Imaging having a rule that say “Your English TLD has to be at least 3 words long”. That what ICANN is telling the CJK community.
Second example, despite our work on JET Guidelines, the RFP is silent on IDN variants. I shall not go into the technicality of variants but imaging ICANN saying “.shop” in small letter goes to A but “.shop” in upper case to goes to B. The confusion it will cause to the CJK community is unimaginable.
I spent a lot of time with the ICANN staff this week on these issues. I am happy to say that the staff, Tina, Kurt and Patrick, are extremely understanding to our problem.
I thank them very much for their time and effort.
I am not here to whine but to bring proposals. I won’t go into detail right now but I hope it will be accepted.
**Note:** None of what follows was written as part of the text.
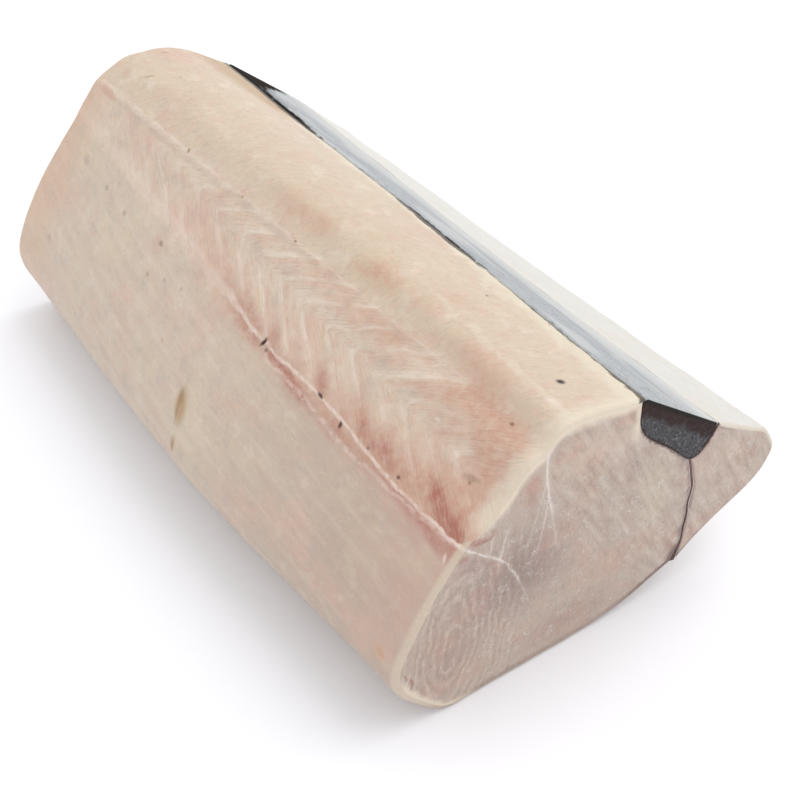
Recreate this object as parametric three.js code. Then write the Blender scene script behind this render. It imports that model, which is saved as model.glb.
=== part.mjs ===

Let me end with a story: At the Joint SO/AC meeting this week, the moderator posted a question to the audience, “In the RFP, do you agree that IDN TLD has the most well-defined need?”. It is the only question that has 100% green flags. So if there is such thing as a “priority” in this RFP, then the priority MUST be IDN TLDs.
In 2008, the largest growth of domain names, excluding .com comes from Asia.
If ICANN is sincere about making GTLD successful, I beg you, please do not fumble in Asia.
Thank you.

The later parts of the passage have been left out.